### [RECORDS]
+++++

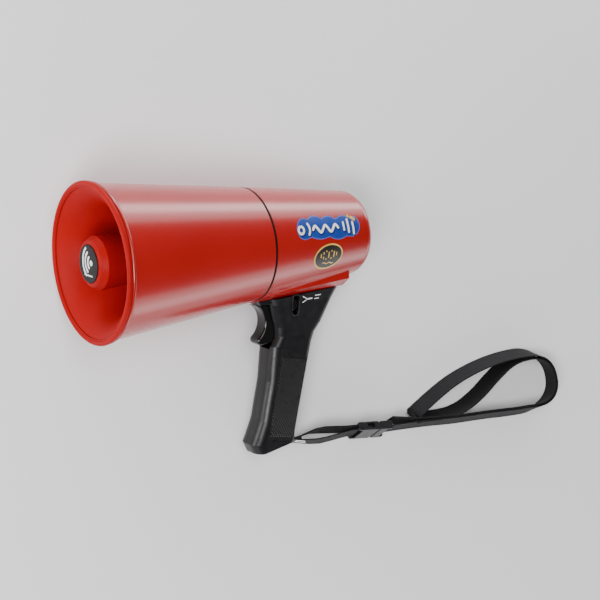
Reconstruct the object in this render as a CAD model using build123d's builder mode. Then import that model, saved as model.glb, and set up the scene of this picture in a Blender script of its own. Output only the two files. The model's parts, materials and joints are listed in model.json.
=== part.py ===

+++++

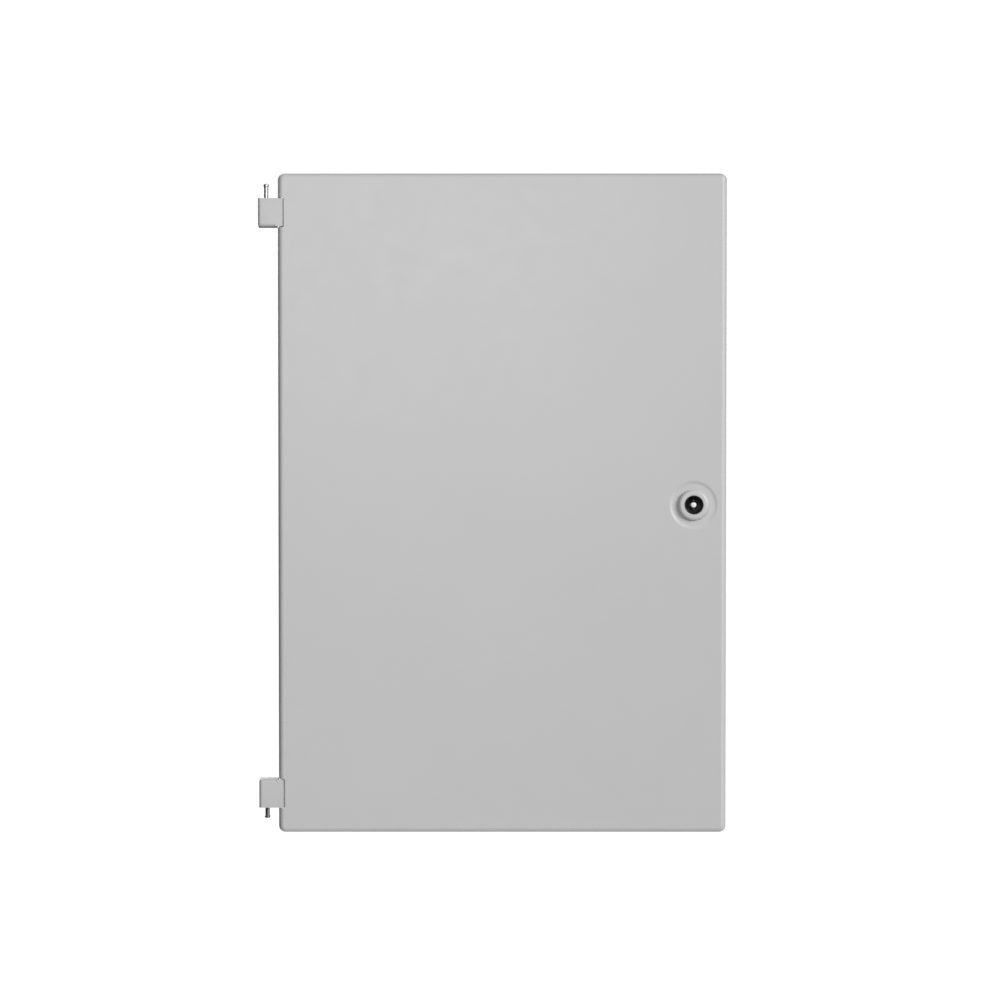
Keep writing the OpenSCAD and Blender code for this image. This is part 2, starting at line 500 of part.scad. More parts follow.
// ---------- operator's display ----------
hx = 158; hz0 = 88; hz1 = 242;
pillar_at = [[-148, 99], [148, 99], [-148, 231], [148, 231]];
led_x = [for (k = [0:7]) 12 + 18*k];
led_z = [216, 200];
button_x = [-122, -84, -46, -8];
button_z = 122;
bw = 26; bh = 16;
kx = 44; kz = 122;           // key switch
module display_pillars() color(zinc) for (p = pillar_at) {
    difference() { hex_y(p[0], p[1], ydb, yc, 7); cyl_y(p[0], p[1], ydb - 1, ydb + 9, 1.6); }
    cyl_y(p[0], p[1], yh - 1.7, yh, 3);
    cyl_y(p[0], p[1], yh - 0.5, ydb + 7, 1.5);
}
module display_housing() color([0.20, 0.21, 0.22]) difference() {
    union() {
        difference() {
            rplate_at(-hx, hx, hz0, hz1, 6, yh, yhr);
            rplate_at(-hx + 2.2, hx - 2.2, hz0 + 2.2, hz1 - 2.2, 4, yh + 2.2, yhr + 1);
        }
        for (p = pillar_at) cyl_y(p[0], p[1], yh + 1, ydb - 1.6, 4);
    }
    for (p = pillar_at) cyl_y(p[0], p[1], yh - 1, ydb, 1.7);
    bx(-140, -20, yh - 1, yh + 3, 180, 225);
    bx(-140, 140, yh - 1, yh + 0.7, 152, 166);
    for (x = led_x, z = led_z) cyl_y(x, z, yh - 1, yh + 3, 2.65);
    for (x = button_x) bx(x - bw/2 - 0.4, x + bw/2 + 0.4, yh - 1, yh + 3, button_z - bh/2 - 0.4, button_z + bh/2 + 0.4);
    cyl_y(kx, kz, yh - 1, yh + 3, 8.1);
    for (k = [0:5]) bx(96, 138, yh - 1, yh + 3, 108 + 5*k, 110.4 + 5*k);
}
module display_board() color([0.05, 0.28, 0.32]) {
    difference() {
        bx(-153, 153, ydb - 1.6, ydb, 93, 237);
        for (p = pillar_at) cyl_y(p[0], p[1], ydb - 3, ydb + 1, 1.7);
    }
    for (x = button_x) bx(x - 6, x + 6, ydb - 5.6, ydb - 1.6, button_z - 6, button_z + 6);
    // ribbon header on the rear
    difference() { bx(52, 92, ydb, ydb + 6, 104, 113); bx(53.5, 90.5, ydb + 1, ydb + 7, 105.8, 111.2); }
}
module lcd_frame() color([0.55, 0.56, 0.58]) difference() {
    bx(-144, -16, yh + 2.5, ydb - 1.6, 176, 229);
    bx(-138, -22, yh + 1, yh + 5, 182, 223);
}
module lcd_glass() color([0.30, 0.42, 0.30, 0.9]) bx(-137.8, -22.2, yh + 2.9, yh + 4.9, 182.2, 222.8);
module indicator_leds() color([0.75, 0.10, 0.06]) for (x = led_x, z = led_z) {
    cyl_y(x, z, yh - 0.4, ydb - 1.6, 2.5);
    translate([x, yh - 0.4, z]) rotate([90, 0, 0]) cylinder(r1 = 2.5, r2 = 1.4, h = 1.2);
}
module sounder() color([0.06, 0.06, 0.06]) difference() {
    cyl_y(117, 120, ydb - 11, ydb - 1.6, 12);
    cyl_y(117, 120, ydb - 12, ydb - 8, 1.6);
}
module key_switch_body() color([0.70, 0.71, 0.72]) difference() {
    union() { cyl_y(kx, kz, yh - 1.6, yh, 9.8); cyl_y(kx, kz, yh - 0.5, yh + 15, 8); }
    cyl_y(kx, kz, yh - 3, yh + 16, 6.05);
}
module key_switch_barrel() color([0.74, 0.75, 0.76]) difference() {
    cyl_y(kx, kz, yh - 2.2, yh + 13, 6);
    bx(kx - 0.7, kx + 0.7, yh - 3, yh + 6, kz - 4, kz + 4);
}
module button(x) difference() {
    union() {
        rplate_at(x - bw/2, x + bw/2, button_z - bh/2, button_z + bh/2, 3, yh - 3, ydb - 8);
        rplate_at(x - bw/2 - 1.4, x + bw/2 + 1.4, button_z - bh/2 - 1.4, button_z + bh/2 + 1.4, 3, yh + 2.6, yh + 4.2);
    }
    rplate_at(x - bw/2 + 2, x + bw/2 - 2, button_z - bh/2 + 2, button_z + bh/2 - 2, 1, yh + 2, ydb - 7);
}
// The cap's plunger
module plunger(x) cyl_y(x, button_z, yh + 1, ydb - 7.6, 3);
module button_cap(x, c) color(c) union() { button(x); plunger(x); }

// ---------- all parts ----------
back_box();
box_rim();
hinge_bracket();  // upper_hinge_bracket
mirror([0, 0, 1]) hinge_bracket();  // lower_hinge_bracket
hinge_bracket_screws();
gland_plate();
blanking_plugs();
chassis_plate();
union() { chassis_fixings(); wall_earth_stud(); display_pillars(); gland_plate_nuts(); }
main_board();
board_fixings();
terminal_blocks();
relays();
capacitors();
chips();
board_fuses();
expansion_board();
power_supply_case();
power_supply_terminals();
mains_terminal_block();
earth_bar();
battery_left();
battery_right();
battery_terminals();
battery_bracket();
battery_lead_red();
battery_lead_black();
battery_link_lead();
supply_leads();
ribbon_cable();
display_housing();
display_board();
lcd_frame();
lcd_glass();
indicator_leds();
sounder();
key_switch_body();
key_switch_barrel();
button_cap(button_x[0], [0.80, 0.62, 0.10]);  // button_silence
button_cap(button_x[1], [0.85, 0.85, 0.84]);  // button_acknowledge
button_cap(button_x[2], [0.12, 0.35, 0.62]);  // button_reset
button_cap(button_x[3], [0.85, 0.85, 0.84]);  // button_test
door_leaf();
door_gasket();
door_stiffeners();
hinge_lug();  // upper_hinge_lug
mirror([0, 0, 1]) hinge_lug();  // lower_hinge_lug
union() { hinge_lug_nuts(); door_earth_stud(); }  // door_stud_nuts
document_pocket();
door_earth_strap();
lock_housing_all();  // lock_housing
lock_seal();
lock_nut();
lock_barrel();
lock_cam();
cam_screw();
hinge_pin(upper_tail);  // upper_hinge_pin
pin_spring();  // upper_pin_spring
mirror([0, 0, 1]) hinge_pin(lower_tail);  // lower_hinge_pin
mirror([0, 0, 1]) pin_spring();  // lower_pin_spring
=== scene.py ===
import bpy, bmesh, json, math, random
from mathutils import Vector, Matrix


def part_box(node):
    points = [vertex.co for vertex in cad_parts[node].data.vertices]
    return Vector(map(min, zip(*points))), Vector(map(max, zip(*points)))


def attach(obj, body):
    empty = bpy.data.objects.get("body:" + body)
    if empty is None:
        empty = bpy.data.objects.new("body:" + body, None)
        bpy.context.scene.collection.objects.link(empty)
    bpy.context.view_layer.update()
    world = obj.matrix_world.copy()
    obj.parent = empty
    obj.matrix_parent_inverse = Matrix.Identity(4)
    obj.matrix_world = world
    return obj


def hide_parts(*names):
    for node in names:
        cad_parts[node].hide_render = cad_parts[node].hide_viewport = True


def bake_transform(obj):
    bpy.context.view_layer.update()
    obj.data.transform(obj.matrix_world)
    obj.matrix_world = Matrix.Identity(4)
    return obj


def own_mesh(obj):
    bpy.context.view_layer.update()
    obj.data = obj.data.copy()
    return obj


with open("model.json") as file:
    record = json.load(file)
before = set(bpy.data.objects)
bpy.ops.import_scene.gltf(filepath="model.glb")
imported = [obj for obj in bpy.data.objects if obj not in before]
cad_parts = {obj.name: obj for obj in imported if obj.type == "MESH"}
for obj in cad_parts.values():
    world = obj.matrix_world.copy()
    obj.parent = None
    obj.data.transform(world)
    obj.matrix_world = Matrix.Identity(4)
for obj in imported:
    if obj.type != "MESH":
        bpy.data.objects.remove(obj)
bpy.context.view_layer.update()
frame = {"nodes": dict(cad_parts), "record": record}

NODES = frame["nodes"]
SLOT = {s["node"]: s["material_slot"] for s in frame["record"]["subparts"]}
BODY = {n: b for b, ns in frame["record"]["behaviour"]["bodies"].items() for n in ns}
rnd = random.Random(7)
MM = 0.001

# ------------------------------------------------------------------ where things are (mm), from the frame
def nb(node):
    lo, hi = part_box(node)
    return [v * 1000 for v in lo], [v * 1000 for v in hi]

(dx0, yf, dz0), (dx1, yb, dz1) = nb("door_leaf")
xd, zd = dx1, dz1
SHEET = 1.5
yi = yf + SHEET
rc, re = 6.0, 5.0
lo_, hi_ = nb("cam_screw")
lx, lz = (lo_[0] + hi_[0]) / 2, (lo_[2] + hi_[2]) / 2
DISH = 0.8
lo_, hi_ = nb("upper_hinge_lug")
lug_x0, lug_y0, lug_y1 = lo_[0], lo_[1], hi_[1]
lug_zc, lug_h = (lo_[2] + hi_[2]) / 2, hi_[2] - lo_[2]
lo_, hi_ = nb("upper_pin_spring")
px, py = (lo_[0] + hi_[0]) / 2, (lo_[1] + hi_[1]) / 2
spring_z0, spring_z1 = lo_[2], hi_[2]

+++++

Provide the count, and nothing else, of lines in the data above where the word "imported" occurs.

### [EXERCISE ANSWER]
3